Secretary LANSING. The statement was made on September 6, 1917, and he told me that in 1915-that was after Kiaochow and the German islands had been taken-he was in London, and that he stated to Sir Edward Grey that Japan intended to return Kiaochow to China, but that the islands would have to be retained, as no Japanese Government could stand without obtaining them; that it was practically agreed that the line of division between the territory acquired by conquest in the Pacific Ocean should be the Equator, so far as Great Britain and Japan were concerned.

Senator BORAH. Will you give me the date of that?
Secretary LANSING. September 6, 1917.

Senator BORAH. Is that the only statement that Viscount Ishii made which would indicate to you any understanding between Japan and Great Britain with reference to the German possessions in China?

Secretary LANSING. That did not indicate any.

Senator BORAH. Did he make any other statement indicating to you at all that Japan had any agreement with Great Britain in regard to the German possessions?

Secretary LANSING. None at all, sir. After that statement, that it was the intention of Japan to return Kiaochow to China, the subject was never again mentioned during the conversation.

Senator BORAH. You do know now, Mr. Secretary, that at the time Viscount Ishii made that statement to you, he had a secret agreement, or Japan had a secret agreement, with Great Britain and these other powers?

Secretary LANSING. I do.

Senator BORAH. And that he either affirmatively or by his silence concealed it from the Secretary of State of this country?
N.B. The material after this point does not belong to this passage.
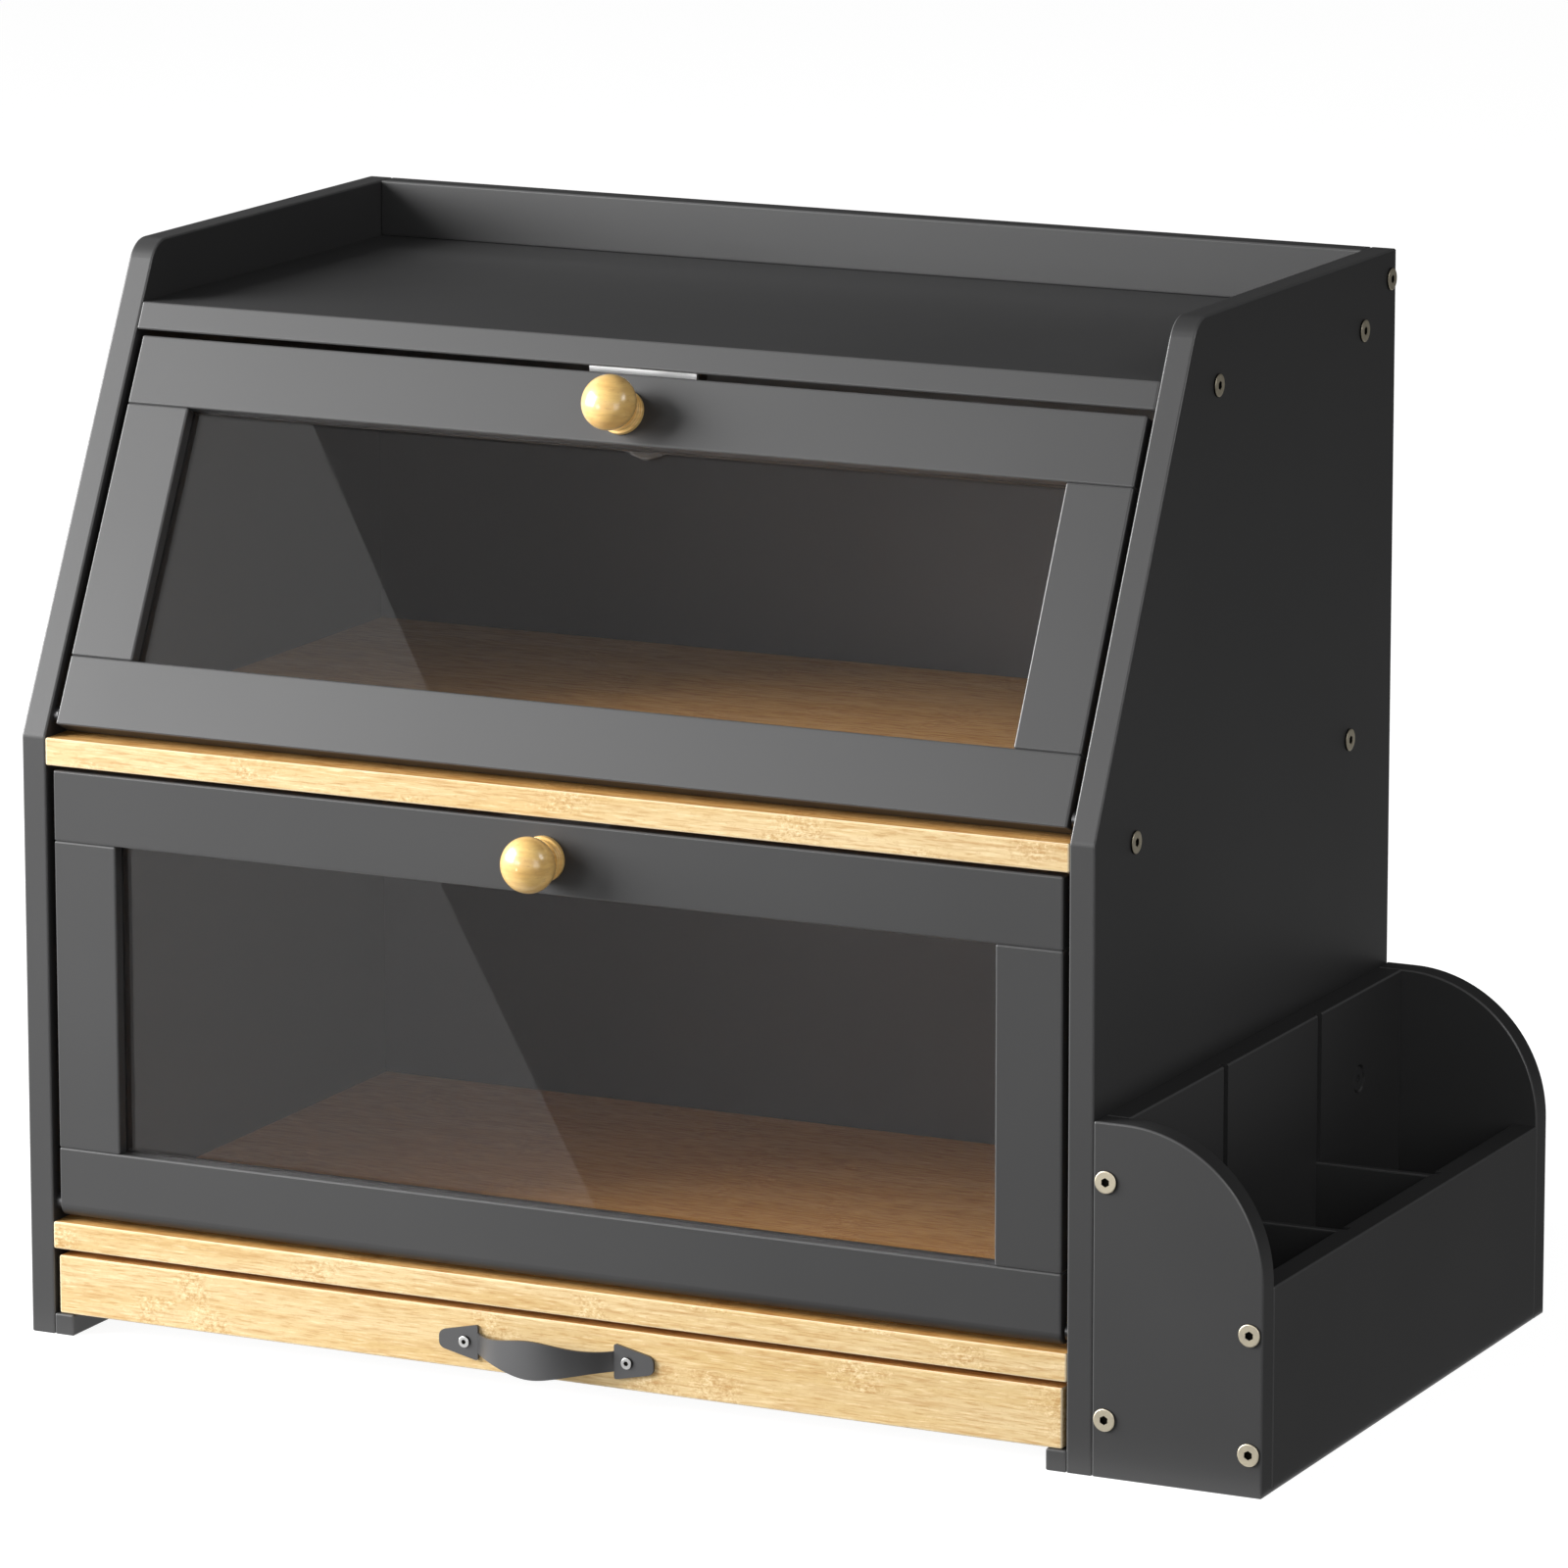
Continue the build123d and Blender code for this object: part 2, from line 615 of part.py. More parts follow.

Secretary LANSING. That is the truth. I do not know whether it was an intentional concealment or not. He did not tell me about it.

Senator BORAH. I want to say, Mr. Secretary, in answer to an intimation in your opening statement that we were indicating that you must have had knowledge of these things, that that was not my desire at all. My desire was to show what Viscount Ishii was doing.